People often view the 60s as the “good old days” but the early days of girls’ sports were not so good—there was little support and many challenges. During my first season coaching field hockey, I asked the athletic director if I could sponsor a fundraiser so the team could go to summer camp. He said, “No”—only football and band could have fundraisers. Because the boys’ basketball coach wouldn’t share a gym, we were told “no” again when we asked to start a girls’ basketball team. With field hockey, we had no scoreboard, no programs and provided our own scorekeepers and timers. The fields were bumpy, with long grass, which led to a lot of fouls and whistles. The sporting goods stores didn’t sell hockey equipment so we depended on a few entrepreneurs who sold equipment from the trunks of their cars. When the girls finally got shorts and shirts, versus tunics, they didn’t have home and away shirts. The players wore little vests, called pinnies, that went over the head and tied at the waist. Bottom line, you had to speak up and fight to change things, and I did. I’m grateful to my mother for teaching me to stand up for what you believe when you know something is wrong.
Did things get better over the years?
First, it’s important to mention that despite the early challenges, there were many rewarding and positive experiences working with talented, enthusiastic and dedicated young girls who were hungry to play sports. And, it was gratifying to watch many of them take their love of sports to the college level or to play on local club teams.

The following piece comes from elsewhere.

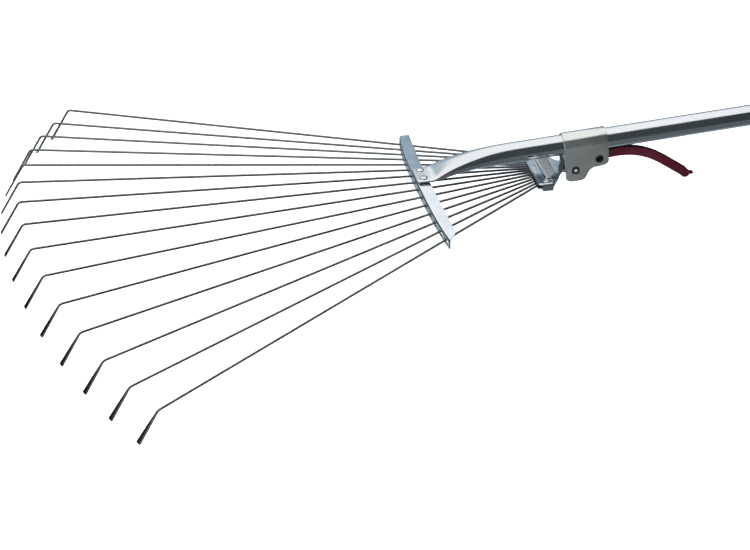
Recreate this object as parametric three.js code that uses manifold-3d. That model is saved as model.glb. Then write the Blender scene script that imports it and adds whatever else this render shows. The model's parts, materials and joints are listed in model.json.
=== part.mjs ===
// Expanding leaf rake: an aluminium tube handle, a slotted cross bar riveted under its flattened front
// end, fifteen spring-wire tines that run through the slots, and a sliding bracket with a cam lever that
// carries the tine head. Sliding the bracket back along the handle draws the tines in and narrows the fan.
//
// Lengths are millimetres. The fan frame has its origin in the middle slot of the cross bar, +X back
// towards the hand, +Y to the left of a person raking and +Z up. The handle frame sits on the tube's axis
// above that origin, tilted up by TUBE_TILT; the tube, bracket, pins and lever are drawn in it.

import * as THREE from 'three';
import { mergeVertices } from 'three/addons/utils/BufferGeometryUtils.js';
import Module from 'manifold-3d';

const wasm = await Module();
wasm.setup();

// ---------------------------------------------------------------- driving dimensions

const GAP = 0.3; // left between neighbouring pieces

const TUBE_RADIUS = 11;
const TUBE_WALL = 1.2;
const TUBE_TILT = 0.0578; // radians between the tube and the fan
const TUBE_RISE = 17.15; // tube axis above the middle slot
const TUBE_END = 1180;
const TUBE_ROUND_FROM = 112; // in front of this the tube is drawn down and flattened
const TUBE_SIDES = 32;
const TONGUE_LENGTH = 18;
const TONGUE_HALF_WIDTH = 16.2;
const TONGUE_THICKNESS = 2 * TUBE_WALL;
const BORE_FRONT = 44;

const TINE_COUNT = 15;
const OUTER = (TINE_COUNT - 1) / 2;
const WIRE = 2.5;
const WIRE_SIDES = 10;
const SLOT_PITCH = 15;
const FAN_APEX = 175.5; // the tines point at a spot this far behind the bar
const PIVOT_X = 136.5; // the row of bent ends that the tines swivel on
const TINE_REACH = 543; // bent end to front bend
const TIP_LENGTH = 40;
const TIP_WIDTH = 6; // where it is beaten flat, at the end
const TIP_THICKNESS = 2.1;
const TIP_ANGLE = THREE.MathUtils.degToRad(59.5); // below the fan
const HOOK_LENGTH = 11;
const HOOK_ANGLE = THREE.MathUtils.degToRad(50); // above the fan

const BAR_HALF_LENGTH = 115;
const BAR_BOW = 8.27; // the outer slots sit this far behind the middle one
const BAR_ARCH = [16.27, -5.43]; // fall of the bar at the outer slots: square and fourth-power parts
const BAR_SHEET = 1.5;
const WEB_ABOVE = 6.5;
const WEB_BELOW = 4.7;
const FLANGE_WIDTH = 13.5;
const FLANGE_END_WIDTH = 11;
const FLANGE_TAPER = 40;
const FLANGE_CORNER = [9.2, 16]; // cut from the flange's corner at its right end
const SLOT_HEIGHT = 4.4;
const BAR_RIVET_X = 8;
const BAR_RIVET_Y = 8.65;
const BAR_RIVET_RADIUS = 2;
const BAR_RIVET_HEAD = 4.25;

const SLIDE_TRAVEL = 100;
const BRACKET_FRONT = 157.5;
const BRACKET_REAR = 204.6;
const BRACKET_LOW = -38.6; // the cheeks' front lobes, below the tube's axis
const BRACKET_SHEET = 1.5;
const BRACKET_INNER = TUBE_RADIUS + GAP;
const BRACKET_OUTER = BRACKET_INNER + BRACKET_SHEET;
const HEAD_PIN = [168.4, -25.7]; // along and above the tube axis
const LEVER_PIN = [194.2, -16.4];
const PIN_RADIUS = 3;
const PIN_BORE = 2;
const PIN_HOLE = PIN_RADIUS + GAP;
const PIN_FLANGE = 4.3;

const LEVER_WIDTH = 6;
const LEVER_DEPTH = [9.8, 9.2]; // at the pin and at the tail
const LEVER_LENGTH = 103; // along its curve, from the pin to where the tail rounds off
const LEVER_DROP = 2; // its spine below the pin's centre
const CAM_WIDTH = 21;

const HEAD_SHEET = 1.5;
const HEAD_ROOF = WIRE / 2 + GAP; // underside of the upper plate, above the row of bent ends
const HEAD_FLOOR = -WIRE / 2 - 1.5; // top of the lower plate, clear of the outer tines' downward slope
const HEAD_FRONT = 122.7;
const HEAD_SIDE = 38.1;
const HEAD_SIDE_FROM = 127.5;
const HEAD_SIDE_TO = 139.2;
const FLANGE_DROP = 5.3;
const SKIRT = 3;
const TANG_FROM = 156;
const TANG_TO = 163;
const EAR_OUTER = 10.8;
const EAR_RADIUS = 4.8;
const HEAD_RIVET = [132.8, 31.8];
const HEAD_RIVET_RADIUS = 1.6;
const HEAD_RIVET_HEAD = 3;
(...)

And, yes, by 1976 there was a new level of interest in girls’ sports. We had strong support from the faculty, administration, local newspaper, and community. For instance, the administration excused students and faculty from school and sent buses to be on the sidelines for our championship game and hundreds of people were on the square when we returned to Manheim with the first state championship.
Was providing more equal opportunities for girls in athletics directly attributable to Title IX as well as the “second wave” feminism in the early 60s?
With Title IX in 1972, the initial changes were really only at schools that cared about girls’ sports. For schools that didn’t offer opportunities for girls, the threat of a lawsuit made administrators take notice. And, sure, cultural norms were changing with the feminist movement as women started to find identities outside staying at home. The Mighty Macs movie, the true story of the 1971-1972 Immaculata College team that came out of nowhere to win the women’s national basketball championship, points to a changing culture.
I recently attended the Disney Field Hockey showcase in Orlando, Florida. I was just stunned at the facilities provided for this competition at ESPN World of Sports. There were 3000 high school field hockey players, 14-19 years old, competing on 27 fields with scoreboards, lights, bleachers and grass-like golf greens. College coaches from across the US were observing and recruiting. Vendors lined the area selling every type of field hockey accessory. The setting gave whole new meaning to—“We’ve come a long way!”
How did you get recruited as head coach of women’s field hockey at Brown?
Brown was looking for a coach to turn around its women’s field hockey program—so they could be competitive in the Ivy League athletic conference. It took several years to do so, with wins arriving in our 1983 season including major upsets over the traditional power houses, Harvard and Princeton. My assistant coaches took over the team when I left and won the Ivy Championship the next year.
How much pressure were you under to produce winning teams?
Brown finished at the bottom of the league when I started in 1979, with a season of nine weeks. People wonder what a college coach does the rest of the year. Well, you are looking at tape, going on the road to look at players, talking to players and trying to recruit them. Also, remember that you are competing among other NCAA Division 1 schools for the same players. Brown did not offer full scholarships, so aid was based on need, or the student had to qualify based on their parent’s income. Competing colleges could offer scholarships. So, yes it was stressful, but my experiences at Brown and Manheim gave me a valuable base for the rest of my professional life.
Good coaches come in all sizes—some play the sport well others can’t. What character features make for a good coach?
You don’t have to play well, that’s for sure. Organizational skills are very important, and a “business plan”—a goal of what you want to accomplish, making the most of every practice, surrounding yourself with really good people and delegating to assistant coaches. You need to pick people’s brains and learn from other coaches. If they are successful—think about what they are doing right and incorporate it. The buck stops with the head coach.
Does playing sports at a highly competitive level require personal sacrifice?
Yes. As a coach I had to be honest, telling players that they’d be participating in intense training requiring a high degree of time management skills. Training time could not come from academic time; it would come out of social time. So you are telling young women that to play competitive sports they won’t have a lot of time to hang out, or go to parties on the weekends. They have to be willing to give that up.
What was your proudest movement as a coach?
Winning the high school state championship was a milestone, but I am most proud of my former players and assistant coaches who have had successful careers coaching field hockey.